Computational Material Design and Machine Learning
The success of Machine Learning (ML) lies in its remarkable ability to describe intricate patterns of materials, and these sophisticated ML models can be systematically optimised through learning from the vast data of HEAs. These exceptional features position ML as a highly promising tool to tackle the challenges faced by theoretical modelling in the context of HEAs. One of the most significant advantages of ML is its impressive calculation speed, which surpasses that of Density Functional Theory (DFT) and approaches the efficiency of empirical potentials. This heightened efficiency empowers researchers to simulate materials containing millions of atoms with near DFT accuracy, significantly expanding the possibilities beyond the limitations of conventional DFT methods. The aforementioned merits of ML have paved the way for a groundbreaking data-driven paradigm in HEAs research, as evident in its triumphant application to the design of High-Entropy Invar alloys, showcased in Figure 1.
Figure 1. An active learning framework for the targeted composition design and discovery of HEAs, which combines machine learning models, DFT calculations, thermodynamic simulations and experimental feedback. The iteration is repeated until the discovery of Invar alloys [1].

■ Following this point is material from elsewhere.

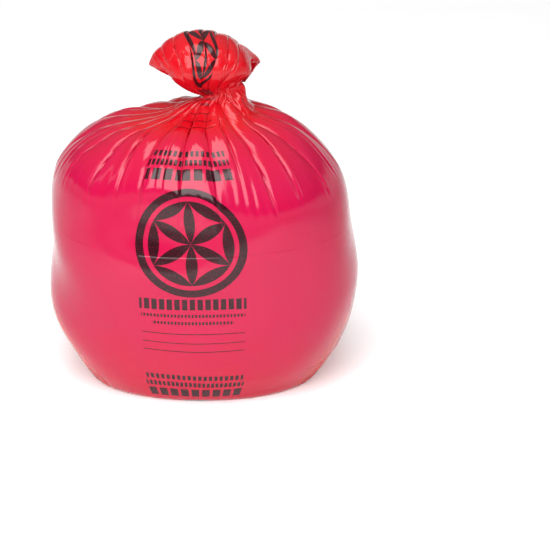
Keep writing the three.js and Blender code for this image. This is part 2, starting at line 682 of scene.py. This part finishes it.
    def hint(self, rows: int, folds: tuple[int, int], rng: np.random.Generator) -> Array:
        """Draws rounded and creased waves that drift a little up the film.

        Args:
            rows: the number of rows.
            folds: the fewest and the most folds round the film.
            rng: the seeded source of the phases.

        Returns:
            Rows by columns, from about -1 to 1.
        """
        wave = self.wave(rng, *folds)
        crease = 1 - 2 * np.abs(self.wave(rng, *folds))
        drift = self.wave(rng, *folds)
        turn = np.sin(np.arange(rows) / rows * self.drift_turns * 2 * math.pi)[:, None]
        return self.round_share * wave + self.crease_share * crease + self.drift_share * turn * drift

    def swelling(self, moved: Array, normal: Array) -> Array:
        """Finds how far the film has swelled off the smooth form, folds aside.

        Args:
            moved: the moves of every row and column.
            normal: the smooth film's normals.

        Returns:
            The swelling of every row and column, in metres.
        """
        swelled = np.sum(moved * normal, axis=2)
        for axis, reach in ((1, self.swell_columns), (0, self.swell_rows)):
            swelled = sum(np.roll(swelled, by, axis=axis) for by in range(-reach, reach + 1))
            swelled = swelled / (2 * reach + 1)
        return swelled * self.held(len(moved))[:, None]

    def spread(self, moved: Array, at: Array, column_step: int) -> Array:
        """Carries a coarse grid's moves over to the full grid.

        Args:
            moved: the coarse grid's moves.
            at: the rows that it has.
            column_step: how many columns lie between its columns.

        Returns:
            The moves of every row and column.
        """
        rows = np.arange(at[-1] + 1)
        after = np.clip(np.searchsorted(at, rows), 1, len(at) - 1)
        share = ((rows - at[after - 1]) / (at[after] - at[after - 1]))[:, None, None]
        tall = moved[after - 1] * (1 - share) + moved[after] * share
        if column_step == 1:
            return tall
        column = np.arange(self.columns) / column_step
        left = column.astype(int)
        share = (column - left)[None, :, None]
        count = tall.shape[1]
        here, right = tall[:, left % count], tall[:, (left + 1) % count]
        before, beyond = tall[:, (left - 1) % count], tall[:, (left + 2) % count]
        line = here * (1 - share) + right * share
        # The line between two columns is rounded by the slopes beyond them.
        curve = ((here - before) * (1 - share) + (right - beyond) * share) / 4
        return line + curve * share * (1 - share) * 2

    def layers_and_low_shade(self, grid: Array) -> Array:
        """Gives how many layers of film lie behind each point, as a share of the most.

        They are many where the film is gathered and where the ends of the seal are tucked under.
        Low down it adds painted shade, which makes the film a deeper red towards the bottom.

        Args:
            grid: the smooth film.

        Returns:
            Rows by columns.
        """
        height = grid[:, :, 2]
        drawn = np.clip(self.spare(grid) / self.layered_spare, 0, 1)[:, None]
        tucked = smoothstep(self.tucked_height * self.ends() - height, 0.0, self.tucked_fade)
        low = smoothstep(height, self.form.waist, 0.0)
        # The last term is painted shade: it makes the film a deeper red towards the bottom.
        return np.maximum(drawn, self.tucked_share * tucked) + self.low_shade_share * low

    def weld(self, points: Array) -> Array:
        """Closes the bottom seal and the mouth, where the front of the film meets the back.

        Args:
            points: the folded film, whose first and last rows are brought together in place.

        Returns:
            For each row and column, the number of the point that it ends on.
        """
        number = np.arange(points.shape[0] * self.columns).reshape(-1, self.columns)
        column = np.arange(self.columns)
        behind = (self.columns // 2 - column) % self.columns
        for row in (0, len(points) - 1):
            points[row] = (points[row] + points[row, behind]) / 2
            number[row] = number[row, np.minimum(column, behind)]
        return number

    def film_coordinates(self, lengths: Array) -> Array:
        """Lays the corners of the quads out on the flat film.

        Args:
            lengths: how far each row lies from the bottom seal, up the front, in metres.

        Returns:
            For each corner, its way round the tube from the middle of the front, and up it.
        """
        edge = (np.arange(self.columns + 1) / self.columns - 0.5) * 2 * self.form.flat_width
        u = np.stack([edge[:-1], edge[1:], edge[1:], edge[:-1]], axis=1)[None]
        v = np.stack([lengths[:-1], lengths[:-1], lengths[1:], lengths[1:]], axis=1)[:, None]
        return np.stack([u.repeat(len(lengths) - 1, 0), v.repeat(self.columns, 1)], axis=3)

    def build(self, material: bpy.types.Material) -> bpy.types.Object:
        """Makes the film's mesh with its folds and its film coordinates.

        Args:
            material: the film's finish.

        Returns:
            The finished piece.
        """
        rng = np.random.default_rng(self.seed)
        grid = np.array([section.points(self.angles(section)) for section in self.sections()])
        lengths = way_along(grid[:, self.columns // 2])
        shares = {"gathered": self.gathered(grid, rng), "layers_and_low_shade": self.layers_and_low_shade(grid)}
        lumpy = grid + surface_normals(grid) * self.lumps(grid, rng)[:, :, None]
        points = self.folded(lumpy, shares["gathered"], rng)
        number = self.weld(points)
        right = np.roll(number, -1, axis=1)
        corners = np.stack([number[:-1], right[:-1], right[1:], number[1:]], axis=2).reshape(-1, 4)
        used, faces = np.unique(corners, return_inverse=True)
        mesh = bpy.data.meshes.new("liner_film")
        mesh.from_pydata(points.reshape(-1, 3)[used].tolist(), [], faces.reshape(-1, 4).tolist())
        flat = mesh.uv_layers.new(name="film")
        flat.data.foreach_set("uv", self.film_coordinates(lengths).reshape(-1))
        for name, share in shares.items():
            attribute = mesh.attributes.new(name, "FLOAT", "POINT")
            attribute.data.foreach_set("value", share.reshape(-1)[used].astype(np.float32))
        mesh.polygons.foreach_set("use_smooth", [True] * len(mesh.polygons))
        mesh.materials.append(material)
        piece = bpy.data.objects.new("liner_film", mesh)
        bpy.context.collection.objects.link(piece)
        return piece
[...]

We will use micromagnetics and multi-objective optimization for materials design. Micromagnetics is a field of physics that deals with predicting magnetic behaviours at sub-micrometer length scales. It involves using software to generate synthetic microstructures based on data from structural investigations. These microstructures are then used to simulate the influence of the microstructure on magnetic and magneto-mechanical properties. The goal is to create a model for predicting the properties of magnetic materials by combining data from simulations and experiments. The model uses methods such as partial least square regression to make fast predictions based on chemical composition and microstructural features. A genetic algorithm is used to optimise materials according to different target properties.
Reference:
[1] Rao Z, Tung P Y, Xie R, et al. Machine learning–enabled high-entropy alloy discovery[J]. Science, 2022, 378(6615): 78-85.